On 28 January 2020, the Court of Appeal of Den Bosch issued a ruling in the Dutch prestressing steel litigation. In its ruling, the Court of Appeal overturned a 2016 judgment of the District Court of Limburg, in which it was held that civil damages claims brought by Deutsche Bahn were time-barred under German law (see our January 2017 newsletter).
On appeal, the main issue concerns the retroactive application of Article 33(5) of the German Competition Act, which came into force in July 2005. Unsurprisingly, the Court of Appeal regarded a German Supreme Court judgment of June 2018 as the leading authority on the proper interpretation and application of the relevant provisions of German law.
The Court of Appeal will now proceed to review the merits of the claims and has invited the parties to submit briefs that are “no longer than 15 pages”.

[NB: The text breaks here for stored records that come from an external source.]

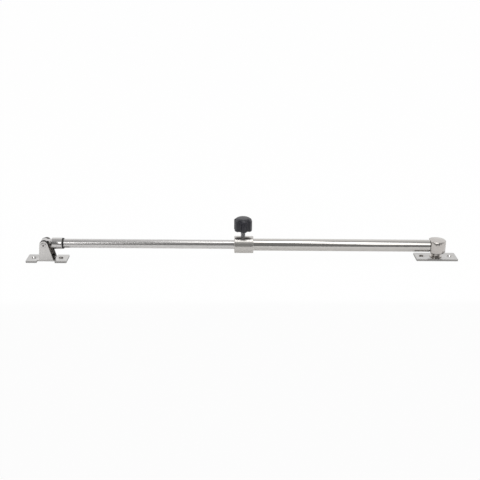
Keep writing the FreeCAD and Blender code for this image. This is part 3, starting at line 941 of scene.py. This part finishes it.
class WINDOWBAR_OT_clevis(bpy.types.Operator):
    """Finish the clevis bracket and its rivet"""
    bl_idname = "window_bar.clevis"
    bl_label = "Clevis bracket"

    def execute(self, context):
        sizes = context.scene.window_bar_sizes
        bracket = broken_edge_copy("clevis_bracket", "folded_bracket", sizes.edge_break)
        # painted shade on the level tops of the pads
        further_finish(bracket, "shaded_pressed_flat", on_pad_top)
        # painted shade on the pads' cut rims and holes, which are also real rough sheared steel
        further_finish(bracket, "shaded_sheared_edge", on_pad_rim)
        # painted shade on the ears' cut outline
        further_finish(bracket, "painted_shade_steel", on_ear_outline)
        dress_node("pivot_rivet")
        return {"FINISHED"}


class WINDOWBAR_OT_stage(bpy.types.Operator):
    """Set the floor, the light and the camera"""
    bl_idname = "window_bar.stage"
    bl_label = "Studio"

    def execute(self, context):
        stage = context.scene.window_bar_stage
        context.scene.view_settings.view_transform = "Standard"
        floor_plane(stage.floor_size, stage.floor_colour, stage.floor_lift, stage.floor_glow)
        front_flag()
        studio_sky(stage.sky_strength)
        soft_boxes(stage.light_radiance)
        studio_camera(stage)
        return {"FINISHED"}


OPERATORS = (
    WINDOWBAR_OT_tubes,
    WINDOWBAR_OT_turret_end,
    WINDOWBAR_OT_clamp,
    WINDOWBAR_OT_thumb_screw,
    WINDOWBAR_OT_rod_end,
    WINDOWBAR_OT_clevis,
    WINDOWBAR_OT_stage,
)


class WINDOWBAR_PT_sidebar(bpy.types.Panel):
    """Lists the steps that finish the window bar"""
    bl_idname = "WINDOWBAR_PT_sidebar"
    bl_label = "Window Bar"
    bl_space_type = "VIEW_3D"
    bl_region_type = "UI"
    bl_category = "Window Bar"

    def draw(self, context):
        for operator in OPERATORS:
            self.layout.operator(operator.bl_idname)


SETTINGS = {
    "window_bar_sizes": WindowBarSizes,
    "window_bar_finish": WindowBarFinish,
    "window_bar_stage": WindowBarStage,
}


def register():
    for group in SETTINGS.values():
        bpy.utils.register_class(group)
    for name, group in SETTINGS.items():
        setattr(bpy.types.Scene, name, PointerProperty(type=group))
    for item in (*OPERATORS, WINDOWBAR_PT_sidebar):
        bpy.utils.register_class(item)


def unregister():
    for item in (WINDOWBAR_PT_sidebar, *reversed(OPERATORS)):
        bpy.utils.unregister_class(item)
    for name, group in SETTINGS.items():
        delattr(bpy.types.Scene, name)
        bpy.utils.unregister_class(group)


def main():
    register()
    for operator in OPERATORS:
        area, name = operator.bl_idname.split(".")
        getattr(getattr(bpy.ops, area), name)()


if __name__ == "__main__":
    main()
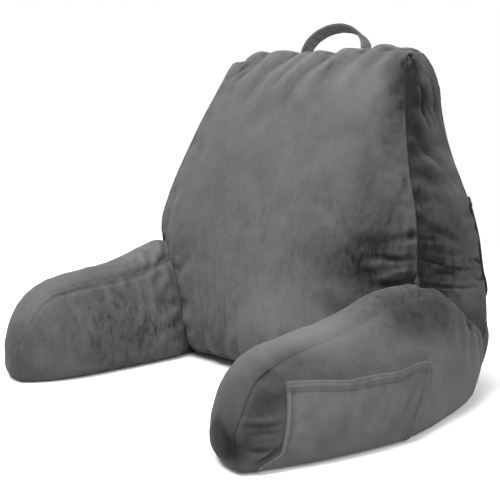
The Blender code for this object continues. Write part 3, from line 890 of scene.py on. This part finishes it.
# ---------------------------------------------------------------------------
# Sheets: pockets and the handle's strap
# ---------------------------------------------------------------------------
def sheet_shell(inner, outer):
    """Closes two grids of points, the back and the face of a cloth, round their rim."""
    rows, columns = inner.shape[:2]
    size = rows * columns
    ids = np.arange(size).reshape(rows, columns)
    ring = grid_quads(ids)
    rim = np.concatenate((ids[:-1, 0], ids[-1, :-1], ids[:0:-1, -1], ids[0, :0:-1]))
    after = np.roll(rim, -1)
    walls = np.stack((rim, after, after + size, rim + size), -1)
    quads = np.concatenate((ring, ring[:, ::-1] + size, walls[:, ::-1]))
    points = np.concatenate((inner.reshape(-1, 3), outer.reshape(-1, 3)))
    return points, outside_out(points, quads)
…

In its ruling, the Court of Appeal confirms that the rules of the law applicable to Deutsche Bahn’s damages claims – here: German law – determine the relevant limitation periods as well as the interruption and the suspension thereof. Under German law, a ‘long-stop’ limitation period of ten years and a ‘short-stop’ period of three years apply. On appeal, the main issue concerns the suspension of those limitation periods under Article 33(5) of the German Competition Act (Gesetz gegen Wettbewerbbeschränkungen, "GWB") that came into force in July 2005. According to Deutsche Bahn, that provision triggered an automatic suspension of any running periods of limitation for the duration of the European Commission's investigation into the competition law infringement. The defendants challenged that position and argued that Article 33(5) GWB could not be applied retroactively to damages claims in relation to loss suffered prior to July 2005.

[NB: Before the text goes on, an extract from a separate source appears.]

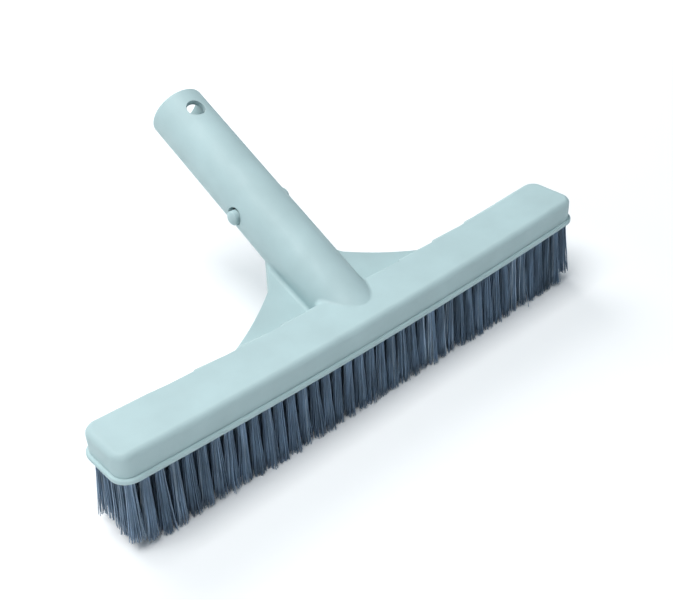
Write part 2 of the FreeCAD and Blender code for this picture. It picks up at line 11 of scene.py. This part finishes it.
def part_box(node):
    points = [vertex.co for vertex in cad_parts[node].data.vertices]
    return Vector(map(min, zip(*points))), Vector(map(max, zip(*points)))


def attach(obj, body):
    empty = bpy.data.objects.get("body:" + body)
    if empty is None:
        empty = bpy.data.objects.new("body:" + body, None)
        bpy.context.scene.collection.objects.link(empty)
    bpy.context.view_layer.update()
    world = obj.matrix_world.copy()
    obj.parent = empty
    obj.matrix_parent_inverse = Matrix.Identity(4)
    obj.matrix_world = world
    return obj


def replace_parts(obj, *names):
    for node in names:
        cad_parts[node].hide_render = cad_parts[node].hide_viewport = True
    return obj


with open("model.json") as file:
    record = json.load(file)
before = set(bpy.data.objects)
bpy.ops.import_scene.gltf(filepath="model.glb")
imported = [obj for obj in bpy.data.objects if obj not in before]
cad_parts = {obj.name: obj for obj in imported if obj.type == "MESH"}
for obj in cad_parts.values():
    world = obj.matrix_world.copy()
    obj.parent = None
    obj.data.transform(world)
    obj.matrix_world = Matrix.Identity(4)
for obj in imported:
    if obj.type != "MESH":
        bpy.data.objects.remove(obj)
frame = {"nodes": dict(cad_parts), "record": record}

MM = 0.001

# Camera
CAMERA_AZIMUTH = -40.45        # degrees round the object, from straight in front
CAMERA_ELEVATION = 34.83       # degrees
CAMERA_ROLL = -3.02            # degrees
CAMERA_DISTANCE = 446.64 * MM
CAMERA_RIGHT = -11.78 * MM     # where the camera aims, from the middle of the head's underside
CAMERA_UP = 11.33 * MM
FOCAL_WIDTHS = 1000 / 673      # focal length over the image's width

# Light and floor
KEY_POWER = 15.2               # watts
KEY_PLACE, KEY_WIDTH = (-0.42, 0.0, 1.25), 0.8
FAR_POWER = 18.0
FAR_PLACE, FAR_WIDTH = (0.1, 1.5, 1.3), 1.2
ROOM_COLOUR = (0.6, 0.92, 1.15, 1)
ROOM_LEVEL = 0.15
FLOOR_REACH = 12.0
GLOW_START, GLOW_END = 0.2, 1.7    # distances between which the floor's own glow grows
GLOW_NEAR, GLOW_FAR = 0.05, 0.95

# Moulding
MOULDING_NODES = ("head", "spigot", "web_left", "web_right")
SEAM_NEAR = 0.005 * MM         # triangles this near a seam plane lie in it
HEAD_HEIGHT = 13.2 * MM        # lip included
LIP_REACH = 1.4 * MM
CROWN_ROUND = 2.8 * MM
WEB_RISE = 3.78 * MM           # webs' top above the head's underside, at its back wall
ROOT_DRAFT = 0.2 * MM          # how much wider the spigot is at its foot than in the pole
FOOT_ROUND = 3.0 * MM
WALL_STEPS, CROWN_STEPS, TOP_STEPS, ARC_STEPS = 4, 13, 12, 7    # steps of the foot's rounding
BURIED_CORNER = 1.08           # how far past the sharp edge the rounding's hidden corner lies
EDGE_WEAR = 0.5 * MM           # width of the rubbed edges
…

When the case was before the Limburg District Court, the retroactive application of Article 33(5) GWB was still a highly contentious issue under German law. However, the controversy was resolved when on 12 June 2018 the German Supreme Court (Bundesgerichtshof) ruled that the provision applies to all competition damages claims regardless of whether they accrued before or after July 2005, provided that these claims had not yet become time-barred on the day on which Article 33(5) GWB entered into law. Unsurprisingly, the Court of Appeal of Den Bosch regarded that German Supreme Court judgment as the leading authority on the proper interpretation and application of the relevant provisions of German law, “even if the judgment drew criticism in German [legal] literature, as some of the respondents have argued”.
The Court of Appeal will now proceed to review the merits of the claims and has invited the parties to submit briefs. However, the Court stresses that the briefs should be short – “no longer than 15 pages” – and should serve to convey any additional points the parties may wish to make, not to reiterate what the parties have already stated in earlier court briefs.